Tuesday, June 2, 2009
The official portrait artist of those society would prefer to ignore - Diane Arbus (Film - Fur)
The 1950s are used again and again in American movies to depict an era of icy, repressed, normalcy. It seems like the icons of this time were given some stamp of approval and the suburban house with lawn, mom-in-the-kitchen dancing about her new appliances, 2.2 children are, in many parts of the U.S., still thought to be as wholesome and desirable as Wonder Bread. But some people don't fit the mold, have never fit the mold, and photographer Diane Arbus was certainly one of them. She began the daughter of wealthy socialites who sold furs, married a commercial photographer, had children, a conventional marriage, and tried to play the role expected of her, but, in Fur, an imagined film biography of Arbus by Steven Shainberg, a masked stranger moves in upstairs who is covered from head to foot in hair. All of his acquaintances are extraordinary people - little folks, giants, a woman born without arms who performs most ordinary tasks using her feet - and he introduces Diane to a world of marginalized people which encourage her to burst from her upper middle class chrysalis and begin to find herself. She turns out to be a great and singular photographer. What I love about this film is its message: you can look like everyone else and yet not be able to do as they do and feel like you. There are some people for whom 'normal' isn't normal. They feel freakish. One of those people was photographer Diane Arbus, and she became the official portrait artist of those in society marginalizes because they do not look or behave as they are 'supposed to.' Director Shainberg and his excellent team try to imagine what steps led up to the first photograph we know of Arbus's. The bare facts of her life up until that time are the starting point, but everything else is imagined - not as a realistic biography but as a sort of beautiful fever-dream. This film has a stunning visual esthetic, its imagery frequently references Alice in Wonderland.
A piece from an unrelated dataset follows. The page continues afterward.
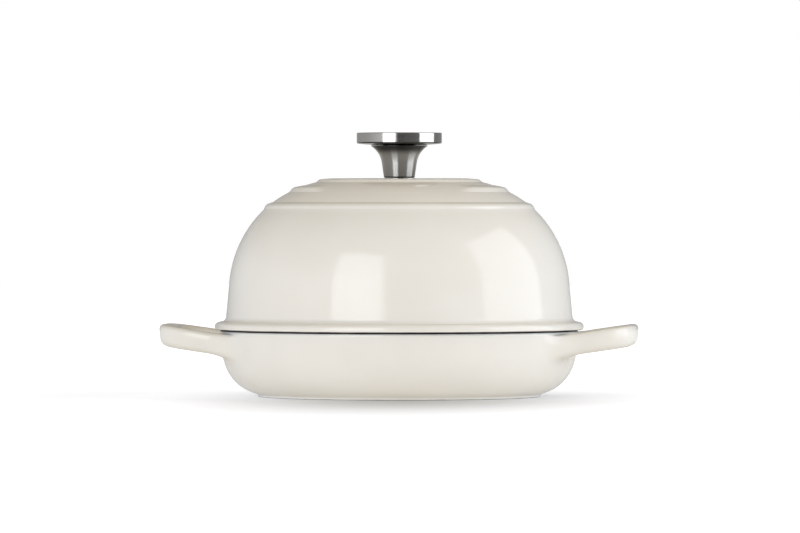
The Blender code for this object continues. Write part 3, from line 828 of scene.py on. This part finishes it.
# The room, as only the steel and the gloss of the enamel see it: grey round the sides, with a
# dark flag beside the camera. Stops are (degrees from the camera to its right, grey).
ROOM_GREYS = ((-180, 0.34), (-90, 0.50), (-48, 0.75), (-8, 0.70), (-6, 0.08), (36, 0.08),
              (41, 0.22), (57, 0.36), (107, 0.76), (150, 0.60), (180, 0.34))
bpy.ops.mesh.primitive_uv_sphere_add(radius=ROOM_R, segments=96, ring_count=48)
room = bpy.context.object
room.name = "studio_room"
room.visible_camera = room.visible_diffuse = room.visible_shadow = False
room.visible_transmission = False
walls = Finish("grey_room")
side = walls.node("ShaderNodeSeparateXYZ", {}, {"Vector": walls.place})
share = (azimuth_of(side) - EYE_TURN) * (0.5 / pi) + 0.5
ramp = walls.node("ShaderNodeValToRGB", {}, {"Fac": walls.node(
    "ShaderNodeMath", {"operation": "FRACT"}, {0: share})})
stops = ramp.socket.node.color_ramp.elements
for i, (degrees_right, grey) in enumerate(ROOM_GREYS):
    stop = stops[i] if i < 2 else stops.new(0.5)
    stop.position = degrees_right / 360 + 0.5
    stop.color = (grey, grey, grey, 1)
shown = walls.mix(walls.step(side.beside("Z"), *ROOM_CEILING_Z), ramp, ROOM_CEILING)
lit = walls.node("ShaderNodeEmission", {}, {"Color": shown, "Strength": 1.0})
walls.tree.links.new(lit.socket, walls.tree.nodes["Material Output"].inputs["Surface"])
walls.cover(room)

# The rest of the studio's light: brighter from both sides than from front and back, with the
# dimmest stretch a little left of the front, and least from overhead. The camera sees plain
# white there.
world = bpy.data.worlds.new("white_studio")
bpy.context.scene.world = world
world.use_nodes = True
sky = Nodes(world.node_tree)
sky.tree.nodes.clear()
sideways = sky.node("ShaderNodeSeparateXYZ", {}, {
    "Vector": sky.node("ShaderNodeTexCoord", output="Generated")})
to_side = sky.step(sideways.math("ABSOLUTE", sideways + SIDE_SHIFT, 0.0), *SIDE_EDGES)
horizon = sky.mix(to_side, HORIZON_LIGHT, SIDE_LIGHT)
upward = sky.step(sideways.beside("Z"), *OVERHEAD_EDGES)
ambient = sky.node("ShaderNodeBackground", {}, {"Color": sky.mix(upward, horizon, OVERHEAD_LIGHT)})
white = sky.node("ShaderNodeBackground", {}, {"Color": (1.0, 1.0, 1.0)})
straight, glossy, through = [sky.node("ShaderNodeLightPath", output="Is %s Ray" % kind)
                             for kind in ("Camera", "Glossy", "Transmission")]
seen = straight.math("MAXIMUM", straight, glossy.math("MAXIMUM", glossy, through))
both = sky.node("ShaderNodeMixShader", {}, {0: seen, 1: ambient, 2: white})
sky.node("ShaderNodeOutputWorld", {}, {"Surface": both}, output=None)


def window(name, azimuth, low, high, width, radiance):
    """A soft window of light that faces the oven; azimuth runs from the front to the right."""
    lamp = bpy.data.objects.new(name, bpy.data.lights.new(name, "AREA"))
    height = high - low
    lamp.data.shape = "RECTANGLE"
    lamp.data.size, lamp.data.size_y = width, height
    lamp.data.energy = radiance * pi * width * height
    lamp.data.color = WINDOW_COLOUR
    lamp.location = (WINDOW_DISTANCE * sin(azimuth), -WINDOW_DISTANCE * cos(azimuth),
                     (low + high) / 2)
    lamp.rotation_euler = (pi / 2, 0, azimuth)
    bpy.context.scene.collection.objects.link(lamp)
    return lamp


window("window_left", LEFT_AZIMUTH, WINDOW_LOW, LEFT_HIGH, LEFT_WIDTH, LEFT_RADIANCE)
window("window_right", RIGHT_AZIMUTH, WINDOW_LOW, RIGHT_HIGH, RIGHT_WIDTH, RIGHT_RADIANCE)
back = window("window_back", BACK_AZIMUTH, BACK_LOW, BACK_HIGH, BACK_WIDTH, BACK_RADIANCE)
back.visible_glossy = False

camera = bpy.data.objects.new("camera", bpy.data.cameras.new("camera"))
bpy.context.scene.collection.objects.link(camera)
bpy.context.scene.camera = camera
camera.data.sensor_width = SENSOR_W
camera.data.lens = SENSOR_W * EYE_DISTANCE / (IMAGE_W * METRES_PER_PIXEL)
camera.data.clip_end = EYE_REACH
across = (IMAGE_W / 2 - AXIS_PX_X) * METRES_PER_PIXEL
aim_point = Vector((cos(EYE_TURN) * across, sin(EYE_TURN) * across,
                    (TABLE_PX_Y - IMAGE_H / 2) * METRES_PER_PIXEL))
camera.location = (sin(EYE_TURN) * EYE_DISTANCE, -cos(EYE_TURN) * EYE_DISTANCE, EYE_Z)
camera.rotation_euler = (camera.location - aim_point).to_track_quat("Z", "Y").to_euler()
bpy.context.scene.view_settings.view_transform = "Standard"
Arbus is, surprisingly, played by Nicole Kidman and, even more surprisingly as far as I'm concerned, she is great. I have found Kidman to be an unfeeling, cipher in every film but one - The Others. Here I find her work penetrating and expressive as the straight-appearing girl who feels a freak inside. We can see her itch to get out. Her hairy Svengali is played by Robert Downey Jr. who is, as always, a superb, antic, risk-taker. I didn't hear about this film when it was released. It is a marvelous surprise.